* [EXERCISE]:
Lift out all lines below that contain "scene".

--- START OF DATASET EXTRACT ---

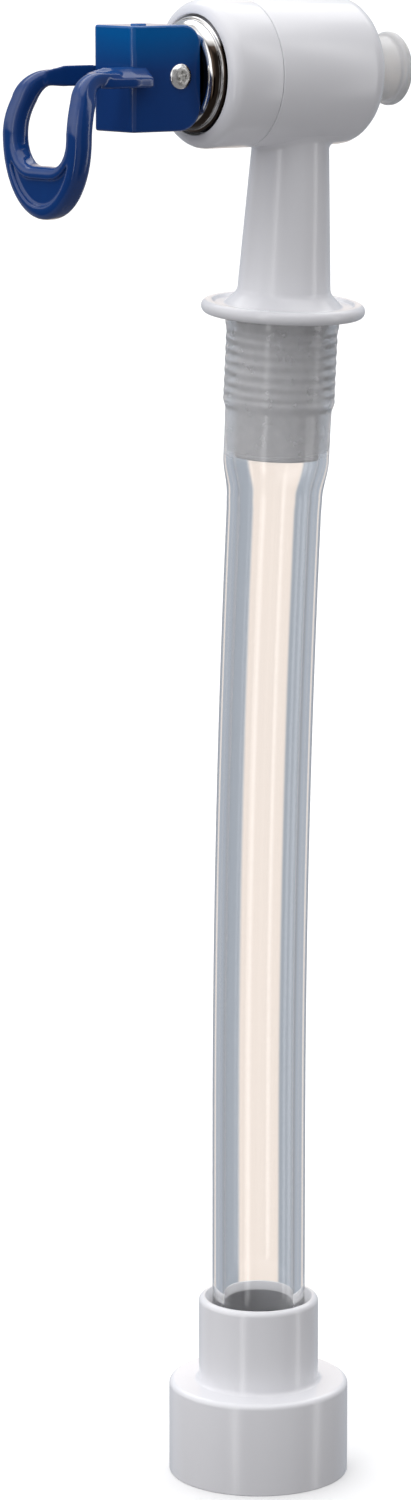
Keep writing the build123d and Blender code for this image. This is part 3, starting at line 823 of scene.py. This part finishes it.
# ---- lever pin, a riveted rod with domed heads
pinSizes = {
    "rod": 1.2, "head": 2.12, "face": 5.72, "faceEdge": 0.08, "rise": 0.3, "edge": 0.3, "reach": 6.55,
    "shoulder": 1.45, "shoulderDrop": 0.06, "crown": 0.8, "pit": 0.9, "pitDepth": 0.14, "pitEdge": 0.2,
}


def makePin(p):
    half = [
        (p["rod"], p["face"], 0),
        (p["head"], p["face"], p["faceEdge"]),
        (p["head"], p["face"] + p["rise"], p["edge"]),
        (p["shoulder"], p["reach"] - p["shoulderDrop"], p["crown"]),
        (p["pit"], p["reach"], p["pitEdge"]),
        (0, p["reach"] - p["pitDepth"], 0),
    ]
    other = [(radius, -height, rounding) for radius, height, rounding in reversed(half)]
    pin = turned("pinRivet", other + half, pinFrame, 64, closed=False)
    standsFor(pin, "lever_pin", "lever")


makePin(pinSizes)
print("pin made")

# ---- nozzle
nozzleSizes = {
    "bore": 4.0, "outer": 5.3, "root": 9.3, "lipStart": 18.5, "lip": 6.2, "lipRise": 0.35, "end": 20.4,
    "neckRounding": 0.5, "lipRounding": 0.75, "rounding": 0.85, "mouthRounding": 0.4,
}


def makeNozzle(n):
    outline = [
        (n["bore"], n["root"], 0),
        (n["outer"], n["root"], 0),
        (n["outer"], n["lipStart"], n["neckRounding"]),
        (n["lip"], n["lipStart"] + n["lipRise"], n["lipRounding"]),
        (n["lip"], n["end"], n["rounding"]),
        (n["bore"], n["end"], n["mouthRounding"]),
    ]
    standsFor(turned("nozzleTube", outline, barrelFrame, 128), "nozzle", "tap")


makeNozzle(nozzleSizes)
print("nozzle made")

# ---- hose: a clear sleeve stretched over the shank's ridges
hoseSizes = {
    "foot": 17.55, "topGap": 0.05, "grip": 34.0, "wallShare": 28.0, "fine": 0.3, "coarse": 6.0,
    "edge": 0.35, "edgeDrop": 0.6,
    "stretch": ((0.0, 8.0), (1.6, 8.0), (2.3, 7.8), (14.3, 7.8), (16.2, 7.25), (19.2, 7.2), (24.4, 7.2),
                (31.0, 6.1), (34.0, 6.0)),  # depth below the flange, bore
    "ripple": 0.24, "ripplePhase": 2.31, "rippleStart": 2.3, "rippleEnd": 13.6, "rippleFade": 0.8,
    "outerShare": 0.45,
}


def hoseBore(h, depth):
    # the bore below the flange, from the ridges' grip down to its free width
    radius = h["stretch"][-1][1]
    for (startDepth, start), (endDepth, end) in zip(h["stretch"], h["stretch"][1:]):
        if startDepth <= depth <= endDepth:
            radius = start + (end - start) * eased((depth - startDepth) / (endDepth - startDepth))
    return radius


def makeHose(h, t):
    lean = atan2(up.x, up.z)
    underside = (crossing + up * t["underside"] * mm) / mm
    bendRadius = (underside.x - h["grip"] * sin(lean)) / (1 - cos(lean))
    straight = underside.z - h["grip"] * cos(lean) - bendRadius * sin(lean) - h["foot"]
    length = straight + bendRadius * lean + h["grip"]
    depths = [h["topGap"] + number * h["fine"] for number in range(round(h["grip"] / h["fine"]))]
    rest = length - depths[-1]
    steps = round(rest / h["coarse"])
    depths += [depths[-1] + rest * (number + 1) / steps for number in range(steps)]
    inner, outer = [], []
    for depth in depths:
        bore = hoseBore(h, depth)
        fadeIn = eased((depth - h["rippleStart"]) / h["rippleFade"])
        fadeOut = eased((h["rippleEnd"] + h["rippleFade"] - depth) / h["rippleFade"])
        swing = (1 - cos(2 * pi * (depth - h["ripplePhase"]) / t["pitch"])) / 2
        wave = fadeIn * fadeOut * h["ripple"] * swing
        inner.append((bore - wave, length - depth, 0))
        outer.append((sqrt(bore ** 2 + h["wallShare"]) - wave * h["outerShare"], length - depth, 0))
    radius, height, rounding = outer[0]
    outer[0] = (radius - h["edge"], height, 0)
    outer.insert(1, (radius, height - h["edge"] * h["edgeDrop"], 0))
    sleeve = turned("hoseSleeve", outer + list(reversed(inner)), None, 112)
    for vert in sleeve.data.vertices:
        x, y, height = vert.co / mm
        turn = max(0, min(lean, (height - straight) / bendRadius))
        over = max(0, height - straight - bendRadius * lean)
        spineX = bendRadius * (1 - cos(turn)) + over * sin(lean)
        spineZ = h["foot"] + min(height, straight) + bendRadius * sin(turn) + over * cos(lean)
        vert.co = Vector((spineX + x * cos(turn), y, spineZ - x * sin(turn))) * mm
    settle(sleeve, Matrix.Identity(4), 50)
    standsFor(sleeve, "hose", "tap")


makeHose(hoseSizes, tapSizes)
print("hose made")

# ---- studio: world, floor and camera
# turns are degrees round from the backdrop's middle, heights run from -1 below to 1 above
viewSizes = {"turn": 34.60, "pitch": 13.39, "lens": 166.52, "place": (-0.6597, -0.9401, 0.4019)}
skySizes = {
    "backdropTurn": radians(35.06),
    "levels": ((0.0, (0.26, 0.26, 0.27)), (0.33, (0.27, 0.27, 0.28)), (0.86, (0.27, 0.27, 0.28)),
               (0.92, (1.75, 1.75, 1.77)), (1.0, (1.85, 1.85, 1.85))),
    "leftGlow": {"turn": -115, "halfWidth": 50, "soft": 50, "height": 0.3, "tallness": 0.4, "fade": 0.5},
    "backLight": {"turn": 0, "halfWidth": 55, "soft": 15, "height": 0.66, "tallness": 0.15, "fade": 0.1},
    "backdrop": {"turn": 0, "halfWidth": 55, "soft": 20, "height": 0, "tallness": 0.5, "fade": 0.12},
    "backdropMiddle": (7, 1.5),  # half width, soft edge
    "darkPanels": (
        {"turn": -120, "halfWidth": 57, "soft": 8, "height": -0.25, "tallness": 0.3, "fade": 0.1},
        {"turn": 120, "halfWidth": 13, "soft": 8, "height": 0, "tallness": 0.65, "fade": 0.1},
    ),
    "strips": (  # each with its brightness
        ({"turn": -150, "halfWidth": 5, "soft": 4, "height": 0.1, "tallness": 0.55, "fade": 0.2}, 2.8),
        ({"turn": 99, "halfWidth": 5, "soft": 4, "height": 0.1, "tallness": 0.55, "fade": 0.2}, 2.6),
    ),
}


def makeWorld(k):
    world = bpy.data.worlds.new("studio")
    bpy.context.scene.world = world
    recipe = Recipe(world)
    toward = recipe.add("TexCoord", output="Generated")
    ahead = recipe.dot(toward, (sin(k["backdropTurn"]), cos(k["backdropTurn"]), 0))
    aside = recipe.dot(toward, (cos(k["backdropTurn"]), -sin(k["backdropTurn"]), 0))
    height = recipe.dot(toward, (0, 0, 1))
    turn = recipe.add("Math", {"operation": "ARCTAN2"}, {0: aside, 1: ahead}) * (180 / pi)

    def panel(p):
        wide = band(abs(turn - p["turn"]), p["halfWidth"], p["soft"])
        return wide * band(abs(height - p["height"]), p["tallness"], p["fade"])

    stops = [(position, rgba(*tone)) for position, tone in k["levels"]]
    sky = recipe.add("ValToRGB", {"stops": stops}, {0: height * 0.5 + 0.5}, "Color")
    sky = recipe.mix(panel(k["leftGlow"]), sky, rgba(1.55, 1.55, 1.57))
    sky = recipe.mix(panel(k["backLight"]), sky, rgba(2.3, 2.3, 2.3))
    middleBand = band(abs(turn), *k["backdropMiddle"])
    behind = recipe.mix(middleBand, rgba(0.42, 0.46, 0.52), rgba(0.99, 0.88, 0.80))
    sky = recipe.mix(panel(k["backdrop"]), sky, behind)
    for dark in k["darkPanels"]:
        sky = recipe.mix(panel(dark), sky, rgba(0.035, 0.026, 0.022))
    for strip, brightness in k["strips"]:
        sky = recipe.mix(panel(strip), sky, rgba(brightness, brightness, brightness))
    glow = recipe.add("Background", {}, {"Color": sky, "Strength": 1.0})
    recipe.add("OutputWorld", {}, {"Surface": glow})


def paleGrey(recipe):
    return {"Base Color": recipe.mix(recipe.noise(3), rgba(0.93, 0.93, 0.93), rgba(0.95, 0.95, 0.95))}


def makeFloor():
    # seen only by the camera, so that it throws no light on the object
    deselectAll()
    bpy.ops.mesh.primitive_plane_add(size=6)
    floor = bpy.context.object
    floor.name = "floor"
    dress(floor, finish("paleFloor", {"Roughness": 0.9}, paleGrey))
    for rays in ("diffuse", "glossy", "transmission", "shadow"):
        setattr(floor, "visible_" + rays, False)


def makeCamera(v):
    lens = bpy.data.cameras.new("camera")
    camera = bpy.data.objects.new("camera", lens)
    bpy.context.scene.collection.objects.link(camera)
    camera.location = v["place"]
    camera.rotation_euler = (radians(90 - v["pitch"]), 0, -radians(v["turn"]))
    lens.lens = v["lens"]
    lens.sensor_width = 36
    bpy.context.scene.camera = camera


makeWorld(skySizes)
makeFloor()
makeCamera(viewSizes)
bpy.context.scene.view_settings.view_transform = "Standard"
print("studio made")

--- END OF DATASET EXTRACT ---

* [TASK RESULT]:
Keep writing the build123d and Blender code for this image. This is part 3, starting at line 823 of scene.py. This part finishes it.
    bpy.context.scene.world = world
    bpy.context.scene.collection.objects.link(camera)
    bpy.context.scene.camera = camera
bpy.context.scene.view_settings.view_transform = "Standard"